Bin Laden and the Executive Order on Assassination

On December 4, 1981, President Reagan signed Executive order 12333, on the powers and responsibilities of intelligence agencies. It reiterated an important provision of previous executive orders: "No person employed by or acting on behalf of the United States Government shall engage in, or conspire to engage in, assassination."

This executive order is still in effect.

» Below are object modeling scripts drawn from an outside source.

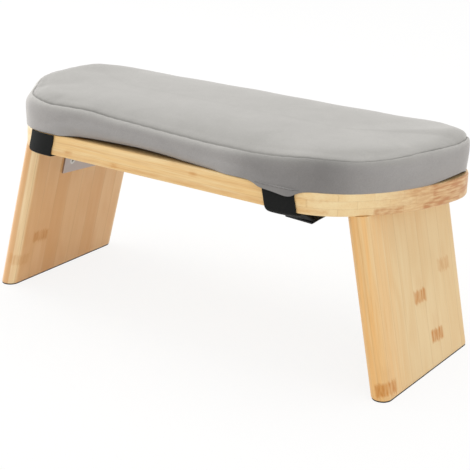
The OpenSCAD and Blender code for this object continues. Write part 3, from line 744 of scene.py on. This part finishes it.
def strapSurface(place, side, way, path, slant):
    # middle points of a strap: path gives distance in from the edge and height; near the edge the strap
    # follows the board's rounded corner, and further under it runs straight
    x = place + bandPlaces(strap["width"])
    shift, normalX, normalU = edgeShift(x, way)
    inward, height = path[:, :1], path[:, 1:]
    follow = 1 - smoothStep(*strap["followRun"], inward)
    edge = seat["rearEdge"] if way < 0 else seat["frontEdge"]
    stand = np.clip(-inward, 0, None)
    leanX = slant * side * (0.5 - smoothStep(-2, board["thickness"], height))
    pointX = x[None] + normalX[None] * stand + leanX
    if way < 0:
        # the sag falls evenly to its tight share at the right selvedge; the left selvedge turns in over a
        # quarter circle as it goes down, and the band narrows with it
        across = bandPlaces(strap["width"])[None] / strap["width"] + 0.5
        away = 1 - smoothStep(*strap["sagRun"], inward)
        drop = np.clip((strap["cornerFrom"] - height) / strap["cornerDrop"], 0, 1)
        pointX = pointX + strap["cornerTurn"] * (1 - np.sqrt(1 - drop ** 2)) * (1 - across) * away
        loose = 1 - (1 - strap["tightShare"]) * smoothStep(0.2, 1, across) * away
        height = np.where(height < 0, height * loose - strap["stand"] * (1 - loose), height)
    pointU = edge - way * (shift[None] * follow) - way * (inward + stand) + way * stand * normalU[None]
    return np.stack(np.broadcast_arrays(pointX, pointU, height), -1)


def makeStrap(side, way):
    # the upright wrap stays on the board's edge, and the part under the board is a tail of its own
    label, end = ("right" if side > 0 else "left"), ("rear" if way < 0 else "front")
    place = side * strap[label + "Place"]
    stand = strap["stand"]
    up = np.linspace(board["thickness"] - strap["clearance"] - 0.3, 0, 12)
    wrap = np.stack([0 * up - stand, up], -1)
    if way < 0:
        slant = strap["slant"]
        path = strap[label + "Sag"] + [(u - seat["rearEdge"], layerHeight(side, u, 2.5)) for u in
                                       (tapeRear + 14, tapeRear + 38, tapeRear + strap["grip"])]
    else:
        slant = 0.0
        front, stop = seat["frontEdge"], tapeRear + strap["tapeLength"] - strap["overlap"]
        path = [(-stand, 0.0), (-stand + 0.35, -0.45), (0.6, layerHeight(side, front, 0.5) - 0.05)]
        path += [(front - u, layerHeight(side, u, 0.5)) for u in (front - 8, front - 60, stop)]
    whole = np.concatenate([wrap, smoothPath(path, 1.5)[1:]])
    centre = strapSurface(place, side, way, whole, slant)
    along = np.concatenate([[0], np.cumsum(np.linalg.norm(np.diff(whole, axis=0), axis=1))])
    cutRow = len(wrap) - 1
    for name, rows in (("StrapWrap", slice(cutRow + 1)), ("StrapTail", slice(cutRow, None))):
        piece = ribbonShell(label + end.capitalize() + name, centre[rows], strap["thickness"], along[rows])
        dress(piece, "webbing", "seat", [label + "_" + end + "_strap"])
    # only the tail, which is made last, lies under the board
    flatten(piece)


def flatten(piece):
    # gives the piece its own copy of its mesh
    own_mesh(piece)


def makeTape(side):
    # the hook tape: a straight band between the two straps, one layer up, its free end towards the rear
    label = "right" if side > 0 else "left"
    place = side * strap[label + "Place"]
    u = np.linspace(tapeRear, tapeRear + strap["tapeLength"], 30)
    x = place + side * strap["tapeShift"] + bandPlaces(strap["tapeWidth"])
    rolled = strap["tapeRoll"] * (place - x[None]) * (1 - smoothStep(tapeRear, tapeRear + 16, u[:, None]))
    height = layerHeight(side, u, 1.5)[:, None] + rolled
    centre = np.stack(np.broadcast_arrays(x[None], u[:, None], height), -1)
    piece = ribbonShell(label + "HookTape", centre, strap["thickness"], u - u[0])
    dress(piece, "hook", "seat", [label + "_hook_tape"])
    flatten(piece)


for side in (-1, 1):
    makeStrap(side, -1)
    makeStrap(side, 1)
    makeTape(side)
print("straps made")


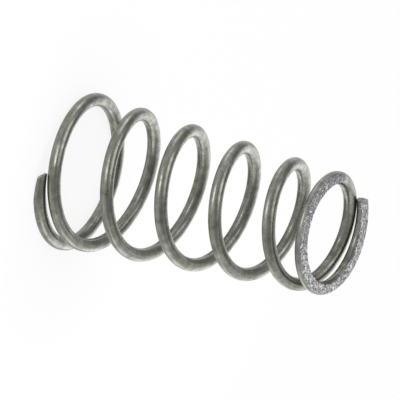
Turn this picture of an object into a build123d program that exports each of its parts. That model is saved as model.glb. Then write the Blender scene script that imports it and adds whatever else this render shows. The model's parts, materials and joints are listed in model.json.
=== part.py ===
from build123d import *
import math
import os

# A tapered compression spring, coiled right-handed from one length of round wire.
# Both ends are closed and ground flat. It stands on its large end, whose ground face
# lies on z = 0. The coil axis is +Z, and the small end is on top.
# Lengths are in mm and angles in degrees. A place on the wire is given in turns,
# from 0 at the large tip to total_turns at the small tip.

# ---- wire and body ----
wire_diameter = 1.6
large_end_diameter = 18.97      # outside, over the cone at the large tip
small_end_diameter = 14.76      # outside, over the cone at the small tip
free_length = 35.5              # between the two ground faces, on the axis
total_turns = 6.586
large_tip_bearing = -88.7       # the large tip is at the front, -Y
uneven_rise = 0.072             # the middle coils stand this far above an even pitch
uneven_middle_turn = 3.55       # where they stand highest
uneven_turns = 2.6              # the turns over which they rise and settle again

# ---- large end ----
large_closed_turns = 0.38       # coiled at the closing pitch before the lift starts
large_lift_turns = 0.89         # over which the pitch opens to the active pitch
large_tip_gap = 0.08            # between the tip and the coil beside it
large_tip_droop = 0.165         # how far the tip bends down towards its face
large_droop_turns = 0.2         # over which the wire bends down to it
large_tip_flare = 0.475         # how far the tip stands outside the cone
large_flare_turns = 1.13        # over which the wire opens out to it
large_grind_depth = 0.47        # ground off the wire at the tip
large_shear_outward = 20.0      # the sheared end leans back towards its outer side
large_shear_faceward = 20.0     # and towards its ground side

# ---- small end ----
small_closed_turns = 0.52
small_lift_turns = 1.0
small_tip_gap = 0.05
small_tip_flare = 0.66
small_flare_turns = 0.27
small_grind_depth = 0.7
small_shear_outward = 14.0
small_shear_faceward = 11.0
small_face_tilt = 3.4           # the small end is ground this far out of square
small_face_high_side = 44.0     # and its face stands highest on this bearing

# ---- how the wire is laid along its centre line ----
arc_pair_turns = 0.125          # a pair of tangent arcs spans at most this much of it
tip_span_turns = 0.25           # the wire beside each tip, which is swept by itself

wire_radius = wire_diameter / 2
large_coil_radius = large_end_diameter / 2 - wire_radius
small_coil_radius = small_end_diameter / 2 - wire_radius
large_face_offset = wire_radius - large_grind_depth     # from the centre of the tip
small_face_offset = wire_radius - small_grind_depth


def bearing(turn):
    """Direction of a place on the wire, seen from the axis."""
    return large_tip_bearing + 360 * turn


def small_face_rise(radius, direction):
    """How much higher the tilted small face is here than on the axis."""
    slope = math.tan(math.radians(small_face_tilt))
    return slope * radius * math.cos(math.radians(direction - small_face_high_side))


def droop_rise(turn):
    """Height that the wire gains as it comes out of the droop at the large tip."""
    bent = max(0.0, 1 - turn / large_droop_turns)
    return large_tip_droop * (1 - bent**2)


def open_turns(turns, lift_turns):
    """Full-pitch turns that these turns are worth, as the pitch eases in over the lift."""
    share = turns / lift_turns
    if share <= 0:
        return 0.0
    if share >= 1:
        return turns - lift_turns / 2
    return lift_turns * (share**3 - share**4 / 2)


def closed_from_large_tip(turn):
    """Turns laid at the large closing pitch between the large tip and this place."""
    return turn - open_turns(turn - large_closed_turns, large_lift_turns)


def closed_from_small_tip(turn):
    """Turns laid at the small closing pitch between the small tip and this place."""
    left = total_turns - turn
    return left - open_turns(left - small_closed_turns, small_lift_turns)


# ---- pitches ----
# The centre line climbs out of the droop and on at a closing pitch, the active pitch and
# a closing pitch. Each tip lies its gap away from the coil beside it, which gives the
# climb over the first turn and over the last one, and free_length gives the rest.
small_tip_lift = small_face_rise(small_coil_radius + small_tip_flare, bearing(total_turns))
whole_climb = free_length + small_tip_lift - large_face_offset - small_face_offset
cone_slope = (large_coil_radius - small_coil_radius) / whole_climb


def end_turn_climb(tip_gap, step_out):
    """Climb over an end turn whose tip stands step_out beyond the coil beside it."""
    return math.sqrt((wire_diameter + tip_gap) ** 2 - step_out**2)


first_climb = end_turn_climb(large_tip_gap, large_tip_flare + cone_slope * wire_diameter)
first_climb -= droop_rise(1)
last_climb = end_turn_climb(small_tip_gap, small_tip_flare - cone_slope * wire_diameter)
first_closed = closed_from_large_tip(1)
last_closed = closed_from_small_tip(total_turns - 1)
large_closed_share = closed_from_large_tip(total_turns) / first_closed
small_closed_share = closed_from_small_tip(0) / last_closed
middle_climb = whole_climb - droop_rise(total_turns)
middle_climb -= large_closed_share * first_climb + small_closed_share * last_climb
active_pitch = middle_climb / (total_turns - large_closed_share - small_closed_share)
large_closing_pitch = (first_climb - active_pitch * (1 - first_closed)) / first_closed
small_closing_pitch = (last_climb - active_pitch * (1 - last_closed)) / last_closed


# ---- centre line ----
def uneven_climb(turn):
    """How far the wire stands above an even pitch here."""
    share = (turn - uneven_middle_turn) / uneven_turns
    return uneven_rise * math.cos(math.pi * share) ** 2 if abs(share) < 0.5 else 0.0


def climb(turn):
    """Height of the wire's centre above its centre at the large tip."""
    at_large = closed_from_large_tip(turn)
    at_small = closed_from_small_tip(0) - closed_from_small_tip(turn)
    active = turn - at_large - at_small
    closing = large_closing_pitch * at_large + small_closing_pitch * at_small
    return droop_rise(turn) + closing + active_pitch * active + uneven_climb(turn)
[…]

Did the bin Laden killing violate it?

According to the Congressional Research Service, the original ban and its successors "were responding to concerns raised with respect to killing of foreign officials or heads of state, and may not have been intended to extend to killing of others." Bin Laden was not a government official.

Moreover, Public Law 107-40, which Congress passed a week after the September 11 attacks, authorizes the president to "use all necessary and appropriate force against those nations, organizations, or persons he determines planned, authorized, committed, or aided the terrorist attacks that occurred on September 11, 2001, or harbored such organizations or persons, in order to prevent any future acts of international terrorism against the United States by such nations, organizations or persons."

"The operation in which Osama bin Laden was killed was lawful," Attorney General Eric Holder told the Senate Judiciary Committee. "He was the head of al-Qaida, an organization that had conducted the attacks of September 11th. He admitted his involvement and he indicated that he would not be taken alive. The operation against bin Laden was justified as an act of national self defense."